Reproduce exactly the lines below from the one containing "const head = new THREE.Group();" through the one containing "if empty is", including both, and nothing else.

### Rows from a 3D modeling dataset
::::::::
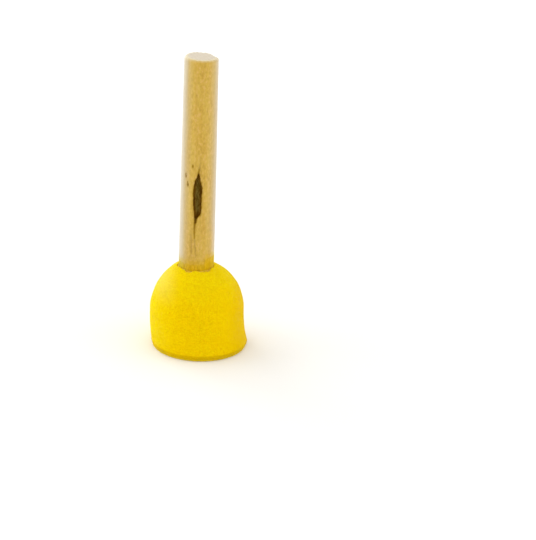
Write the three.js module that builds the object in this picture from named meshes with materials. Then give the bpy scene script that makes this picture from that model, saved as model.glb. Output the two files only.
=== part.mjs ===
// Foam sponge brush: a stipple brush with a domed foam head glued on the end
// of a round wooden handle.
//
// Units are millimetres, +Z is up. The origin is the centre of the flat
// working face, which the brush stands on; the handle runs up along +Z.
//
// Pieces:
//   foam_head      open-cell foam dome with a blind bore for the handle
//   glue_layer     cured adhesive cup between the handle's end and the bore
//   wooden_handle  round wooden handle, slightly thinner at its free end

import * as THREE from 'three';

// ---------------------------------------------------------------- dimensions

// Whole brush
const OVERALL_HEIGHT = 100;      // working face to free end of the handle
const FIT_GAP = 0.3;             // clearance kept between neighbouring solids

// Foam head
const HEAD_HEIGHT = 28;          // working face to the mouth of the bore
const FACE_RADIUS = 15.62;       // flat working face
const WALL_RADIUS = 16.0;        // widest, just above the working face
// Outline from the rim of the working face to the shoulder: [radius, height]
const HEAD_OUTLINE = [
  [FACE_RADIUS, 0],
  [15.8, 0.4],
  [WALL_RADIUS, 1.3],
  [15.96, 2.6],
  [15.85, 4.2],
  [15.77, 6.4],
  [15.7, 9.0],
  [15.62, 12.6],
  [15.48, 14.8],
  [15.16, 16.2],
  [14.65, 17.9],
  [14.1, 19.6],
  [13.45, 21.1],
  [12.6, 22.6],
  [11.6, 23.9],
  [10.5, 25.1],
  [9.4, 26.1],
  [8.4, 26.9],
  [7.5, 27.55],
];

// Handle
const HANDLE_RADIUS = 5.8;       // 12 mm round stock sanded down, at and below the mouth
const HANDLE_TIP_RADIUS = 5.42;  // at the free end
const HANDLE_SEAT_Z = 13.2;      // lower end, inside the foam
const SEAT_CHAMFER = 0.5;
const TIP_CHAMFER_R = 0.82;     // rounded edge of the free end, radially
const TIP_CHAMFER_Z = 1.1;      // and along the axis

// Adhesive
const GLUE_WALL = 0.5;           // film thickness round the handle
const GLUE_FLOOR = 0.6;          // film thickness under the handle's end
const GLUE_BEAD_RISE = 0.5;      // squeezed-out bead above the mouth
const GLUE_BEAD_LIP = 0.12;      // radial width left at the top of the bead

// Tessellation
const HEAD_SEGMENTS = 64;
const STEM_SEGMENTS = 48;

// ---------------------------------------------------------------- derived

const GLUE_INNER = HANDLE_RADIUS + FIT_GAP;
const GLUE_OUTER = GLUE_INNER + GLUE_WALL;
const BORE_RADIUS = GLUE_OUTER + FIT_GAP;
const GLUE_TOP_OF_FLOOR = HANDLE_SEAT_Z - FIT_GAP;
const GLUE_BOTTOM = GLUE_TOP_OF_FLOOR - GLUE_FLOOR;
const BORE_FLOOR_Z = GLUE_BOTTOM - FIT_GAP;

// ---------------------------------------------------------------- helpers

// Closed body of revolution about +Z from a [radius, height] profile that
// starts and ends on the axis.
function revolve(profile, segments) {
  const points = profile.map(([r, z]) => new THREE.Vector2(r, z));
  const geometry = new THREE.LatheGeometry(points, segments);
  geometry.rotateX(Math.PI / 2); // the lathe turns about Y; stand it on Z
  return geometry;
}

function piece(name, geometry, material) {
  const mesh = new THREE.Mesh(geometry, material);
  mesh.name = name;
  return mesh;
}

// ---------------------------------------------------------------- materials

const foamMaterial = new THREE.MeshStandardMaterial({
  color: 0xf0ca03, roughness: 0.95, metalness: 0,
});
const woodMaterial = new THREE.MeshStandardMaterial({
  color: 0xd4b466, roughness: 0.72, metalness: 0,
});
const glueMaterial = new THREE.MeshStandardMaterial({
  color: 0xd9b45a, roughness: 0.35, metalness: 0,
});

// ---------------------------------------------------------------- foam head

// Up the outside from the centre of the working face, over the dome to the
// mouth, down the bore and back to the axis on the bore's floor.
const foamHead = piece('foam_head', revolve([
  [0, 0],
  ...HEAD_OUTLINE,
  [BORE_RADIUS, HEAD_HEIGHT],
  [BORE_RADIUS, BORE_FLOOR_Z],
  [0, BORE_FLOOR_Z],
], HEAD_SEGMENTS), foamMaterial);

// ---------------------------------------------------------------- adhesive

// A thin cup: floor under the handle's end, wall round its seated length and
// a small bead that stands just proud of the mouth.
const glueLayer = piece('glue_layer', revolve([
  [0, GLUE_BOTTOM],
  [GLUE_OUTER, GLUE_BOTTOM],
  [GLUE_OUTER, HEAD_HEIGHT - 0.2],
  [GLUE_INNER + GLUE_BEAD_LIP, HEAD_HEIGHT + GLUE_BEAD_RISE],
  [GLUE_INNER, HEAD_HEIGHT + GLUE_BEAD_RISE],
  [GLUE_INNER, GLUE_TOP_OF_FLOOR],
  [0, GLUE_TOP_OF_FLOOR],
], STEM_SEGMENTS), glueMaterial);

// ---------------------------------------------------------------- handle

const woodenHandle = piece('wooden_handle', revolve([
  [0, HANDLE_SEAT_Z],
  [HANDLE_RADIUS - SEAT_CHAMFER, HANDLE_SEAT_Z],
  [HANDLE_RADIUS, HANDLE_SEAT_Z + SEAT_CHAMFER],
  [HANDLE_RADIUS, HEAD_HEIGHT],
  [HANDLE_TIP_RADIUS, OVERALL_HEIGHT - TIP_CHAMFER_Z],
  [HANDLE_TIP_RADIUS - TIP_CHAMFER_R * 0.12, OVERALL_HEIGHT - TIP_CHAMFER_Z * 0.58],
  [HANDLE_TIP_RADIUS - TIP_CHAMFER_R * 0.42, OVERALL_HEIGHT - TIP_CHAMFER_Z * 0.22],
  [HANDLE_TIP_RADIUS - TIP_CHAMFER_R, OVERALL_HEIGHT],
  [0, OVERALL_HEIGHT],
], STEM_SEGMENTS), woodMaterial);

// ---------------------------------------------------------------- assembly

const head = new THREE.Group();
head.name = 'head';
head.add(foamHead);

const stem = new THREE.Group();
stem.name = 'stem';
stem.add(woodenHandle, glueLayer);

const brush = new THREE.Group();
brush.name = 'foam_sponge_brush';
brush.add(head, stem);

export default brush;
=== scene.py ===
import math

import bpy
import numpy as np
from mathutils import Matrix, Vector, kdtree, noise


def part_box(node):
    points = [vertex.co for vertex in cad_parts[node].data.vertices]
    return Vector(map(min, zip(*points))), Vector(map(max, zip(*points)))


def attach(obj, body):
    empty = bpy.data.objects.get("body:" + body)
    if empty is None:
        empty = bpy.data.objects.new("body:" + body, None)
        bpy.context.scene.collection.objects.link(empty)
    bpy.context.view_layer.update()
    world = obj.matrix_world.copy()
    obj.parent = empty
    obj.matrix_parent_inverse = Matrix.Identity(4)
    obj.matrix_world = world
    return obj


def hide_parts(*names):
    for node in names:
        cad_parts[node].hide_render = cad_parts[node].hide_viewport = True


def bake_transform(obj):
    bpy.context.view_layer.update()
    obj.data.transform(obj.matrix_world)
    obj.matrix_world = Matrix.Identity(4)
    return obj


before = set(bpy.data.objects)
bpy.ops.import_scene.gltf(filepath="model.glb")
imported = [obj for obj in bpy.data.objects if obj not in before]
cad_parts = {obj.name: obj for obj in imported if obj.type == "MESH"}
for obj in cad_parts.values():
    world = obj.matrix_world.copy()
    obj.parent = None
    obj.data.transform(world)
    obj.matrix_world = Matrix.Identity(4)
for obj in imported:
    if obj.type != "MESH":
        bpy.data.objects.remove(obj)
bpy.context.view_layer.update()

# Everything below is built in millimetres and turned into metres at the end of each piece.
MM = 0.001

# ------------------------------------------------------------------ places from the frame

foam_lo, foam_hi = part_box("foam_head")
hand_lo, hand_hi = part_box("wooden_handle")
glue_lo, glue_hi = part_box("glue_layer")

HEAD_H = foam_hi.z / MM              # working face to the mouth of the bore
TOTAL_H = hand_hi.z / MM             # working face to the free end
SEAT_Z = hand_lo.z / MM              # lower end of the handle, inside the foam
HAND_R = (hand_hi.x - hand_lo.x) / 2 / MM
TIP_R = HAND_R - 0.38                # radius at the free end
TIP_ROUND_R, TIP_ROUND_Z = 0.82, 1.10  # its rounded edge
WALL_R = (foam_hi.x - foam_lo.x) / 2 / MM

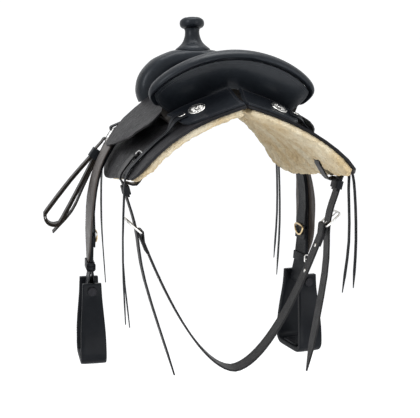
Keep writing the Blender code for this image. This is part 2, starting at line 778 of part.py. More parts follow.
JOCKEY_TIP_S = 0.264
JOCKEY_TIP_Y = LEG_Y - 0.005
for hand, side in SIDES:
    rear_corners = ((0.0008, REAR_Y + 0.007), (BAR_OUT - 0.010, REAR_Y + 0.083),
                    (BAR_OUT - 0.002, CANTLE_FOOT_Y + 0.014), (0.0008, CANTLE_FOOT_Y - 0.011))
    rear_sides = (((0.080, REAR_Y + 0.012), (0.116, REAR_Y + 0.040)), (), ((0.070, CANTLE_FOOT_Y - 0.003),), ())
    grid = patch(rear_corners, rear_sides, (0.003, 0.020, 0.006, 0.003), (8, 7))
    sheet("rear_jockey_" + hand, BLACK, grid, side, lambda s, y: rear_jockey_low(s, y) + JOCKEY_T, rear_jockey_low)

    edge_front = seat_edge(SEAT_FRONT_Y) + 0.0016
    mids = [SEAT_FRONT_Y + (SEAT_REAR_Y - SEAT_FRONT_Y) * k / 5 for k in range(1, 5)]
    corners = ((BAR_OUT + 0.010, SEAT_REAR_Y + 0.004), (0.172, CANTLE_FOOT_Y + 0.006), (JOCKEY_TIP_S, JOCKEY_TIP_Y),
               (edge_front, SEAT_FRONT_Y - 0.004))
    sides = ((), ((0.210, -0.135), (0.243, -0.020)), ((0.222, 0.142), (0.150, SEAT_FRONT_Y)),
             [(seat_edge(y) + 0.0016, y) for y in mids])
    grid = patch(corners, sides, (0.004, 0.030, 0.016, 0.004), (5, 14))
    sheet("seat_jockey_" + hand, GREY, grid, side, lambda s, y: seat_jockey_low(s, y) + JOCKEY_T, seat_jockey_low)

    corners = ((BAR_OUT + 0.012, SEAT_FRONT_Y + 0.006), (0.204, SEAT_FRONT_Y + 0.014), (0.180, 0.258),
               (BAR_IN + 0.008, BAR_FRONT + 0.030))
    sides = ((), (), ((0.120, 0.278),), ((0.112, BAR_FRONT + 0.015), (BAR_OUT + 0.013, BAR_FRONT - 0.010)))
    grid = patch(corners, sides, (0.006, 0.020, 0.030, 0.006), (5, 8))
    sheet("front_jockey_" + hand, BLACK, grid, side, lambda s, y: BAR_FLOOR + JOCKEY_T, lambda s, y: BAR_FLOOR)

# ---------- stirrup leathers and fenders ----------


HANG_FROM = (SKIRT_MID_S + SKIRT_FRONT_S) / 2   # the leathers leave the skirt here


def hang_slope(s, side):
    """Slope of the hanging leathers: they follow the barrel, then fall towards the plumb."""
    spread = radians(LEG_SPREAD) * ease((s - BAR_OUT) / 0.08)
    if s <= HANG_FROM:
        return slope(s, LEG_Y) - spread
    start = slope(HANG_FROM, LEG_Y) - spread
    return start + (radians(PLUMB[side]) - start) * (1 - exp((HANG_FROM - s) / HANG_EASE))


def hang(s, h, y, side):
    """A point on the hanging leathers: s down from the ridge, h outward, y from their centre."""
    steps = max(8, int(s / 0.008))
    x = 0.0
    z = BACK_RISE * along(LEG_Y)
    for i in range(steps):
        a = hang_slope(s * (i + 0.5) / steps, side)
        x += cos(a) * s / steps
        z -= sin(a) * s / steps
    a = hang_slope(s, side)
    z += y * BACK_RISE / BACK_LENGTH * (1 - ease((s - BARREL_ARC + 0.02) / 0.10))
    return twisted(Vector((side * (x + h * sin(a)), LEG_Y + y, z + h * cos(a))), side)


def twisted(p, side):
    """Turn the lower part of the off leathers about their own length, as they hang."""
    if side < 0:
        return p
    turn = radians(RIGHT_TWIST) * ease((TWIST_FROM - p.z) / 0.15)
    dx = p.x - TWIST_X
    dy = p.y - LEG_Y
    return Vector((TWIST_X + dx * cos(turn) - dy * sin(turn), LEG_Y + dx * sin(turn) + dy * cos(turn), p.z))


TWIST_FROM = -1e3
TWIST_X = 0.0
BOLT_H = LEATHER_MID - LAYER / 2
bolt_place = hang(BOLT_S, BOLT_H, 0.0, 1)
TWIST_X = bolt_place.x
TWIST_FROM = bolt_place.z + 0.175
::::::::
### TASK OUTPUT
const head = new THREE.Group();
head.name = 'head';
head.add(foamHead);

const stem = new THREE.Group();
stem.name = 'stem';
stem.add(woodenHandle, glueLayer);

const brush = new THREE.Group();
brush.name = 'foam_sponge_brush';
brush.add(head, stem);

export default brush;
=== scene.py ===
import math

import bpy
import numpy as np
from mathutils import Matrix, Vector, kdtree, noise


def part_box(node):
    points = [vertex.co for vertex in cad_parts[node].data.vertices]
    return Vector(map(min, zip(*points))), Vector(map(max, zip(*points)))


def attach(obj, body):
    empty = bpy.data.objects.get("body:" + body)
    if empty is None:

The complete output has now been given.